Pengamat politik dan kebijakan publik dari Universitas Islam Kalimantan Muhammad Arsyad Al Banjari, Muhammad Uhaib As’ad, mengatakan, dinamika politik di Banjarmasin pada tahun politik sedikit banyak dipengaruhi dinamika politik nasional. Saat ini, realitas demokrasi pada level lokal dan nasional sudah banyak dicederai oleh indikasi tipu-tipu.
”Mana ada yang netral di negeri ini. Semua omong kosong dan tipu-tipu. Memang secara diam-diam tidak berkampanye, tetapi ada juga yang diam-diam berkampanye. Kalau mau diteliti, dari 10 ASN, saya yakin tidak ada yang netral walaupun katanya mereka itu netral,” ujarnya.
Direktur Lembaga Kajian Keislaman dan Kemasyarakatan (LK3) Banjarmasin Abdani Solihin juga meragukan netralitas ASN meskipun sejauh ini belum ada temuan dugaan pelanggaran netralitas ASN di Banjarmasin. ”Wali kota adalah seorang politisi. Orang-orang di sekitarnya mungkin agak susah dipastikan netral,” katanya.
Tidak substantif
Selain menyangsikan netralitas ASN di Banjarmasin, Uhaib juga menyoroti program atau proyek pembangunan yang tidak substantif di tahun politik. Misalnya saja, proyek penambahan aksesori Jembatan Pasar Lama dengan anggaran Rp 11,8 miliar, renovasi rumah dinas wali kota, dan perjalanan dinas ke luar negeri.
”Saya melihat program atau proyek tersebut tidak substantif. Ini adalah kebijakan yang kurang bijak dari seorang wali kota di pengujung kekuasaannya dan juga di tahun politik,” katanya.
Uhaib tidak mempermasalahkan proyek untuk memperindah kota. Namun, menurut dia, ada yang lebih krusial untuk dikerjakan, misalnya pembenahan drainase dan gorong-gorong mengantisipasi terjadinya genangan dan banjir pada musim hujan, apalagi Banjarmasin pernah mengalami banjir besar pada awal 2021.
”Di akhir masa jabatannya, wali kota seharusnya juga menuntaskan janji-janji politiknya, seperti penciptaan lapangan kerja dan pemberdayaan ekonomi masyarakat. Jadi, jangan sekadar ingin menunjukkan legacy atau warisannya kepada masyarakat,” katanya.

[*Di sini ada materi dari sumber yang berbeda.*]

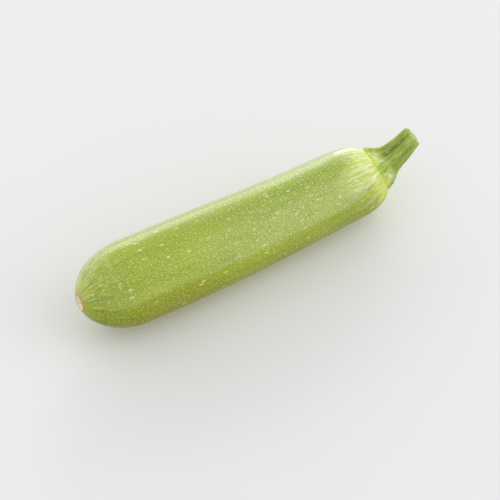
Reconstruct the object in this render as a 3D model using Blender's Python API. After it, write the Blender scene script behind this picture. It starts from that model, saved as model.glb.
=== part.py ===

Abdani juga berpendapat, beberapa proyek yang gencar dikerjakan pemkot di tahun politik tidak begitu urgen bagi warga, seperti proyek penambahan aksesoris Jembatan Pasar Lama. Ia pun menduga ada sesuatu di balik proyek tersebut.
”Ada hal lain yang lebih krusial untuk dieksekusi, misalnya pemberdayaan anak jalanan dan peningkatan kesejahteraan guru honorer. Ini mungkin lebih urgen daripada pembangunan fisik yang bukan skala prioritas,” katanya.
Sebagai warga Banjarmasin, Abdani juga berharap Pemkot Banjarmasin betul-betul dapat menjaga netralitas ASN dan memitigasi gesekan antarwarga di tahun politik. ”Tinggalkan kesan yang baik di tahun politik bahwa wali kota bisa menjaga netralitas ASN dan mengutamakan kepentingan warga dalam program-program pembangunan kota,” ujarnya.